The locality element will focus on minimizing run‐time data communication by managing data location and availability. In particular, the memory hierarchy and the software to manage data are included.

 

Languages and language annotations that enable programmer control of data allocation as well a automatic control of data allocation will be investigated.

 

The algorithms program element will develop software techniques to minimize energy consumption. In addition, algorithmic approaches to enable the tolerance of hardware faults will be investigated, at both the kernel and the system levels.

 

Since no operational hardware is to be built in the PERFECT program, a simulation capability will be developed in order to measure and demonstrate progress. The simulation capability will be made available to technology developers.

 

The PERFECT program will have a The Test and Verification contractor (TAV). The TAV will define the benchmark applications that will be used to focus research and to assess progress; perform Feasibility Assessment Demonstrations (FAD) at the end of each Fiscal Year that will provide an assessment and demonstration of the feasibility of achieving the program goals; and provide Configuration Management that will retain and distribute released versions of hardware, software, and documents.

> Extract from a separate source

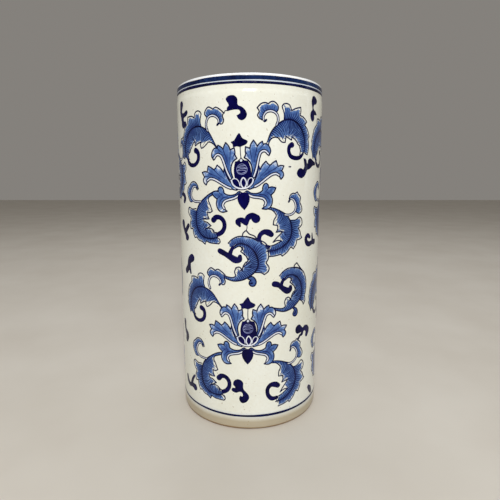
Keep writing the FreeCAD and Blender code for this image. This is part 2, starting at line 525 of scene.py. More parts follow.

The Proposers Day — a free activity for the community — will be held at System Planning Corporation (SPC) in Arlington, VA, roughly from 7:30am to 4:30pm on February 15. Directions to this location can be found here.

As for the eventual program announcement:

DARPA intends to publish the PERFECT program BAA (DARPA‐BAA‐12‐24) prior to the scheduled Proposers Day. However, DARPA is not obligated to publish the BAA prior to conducting the Proposers Day or to publish an associated BAA at all. If and when published, the BAA will be made available — at a minimum — on the Federal Business Opportunities (FBO) website.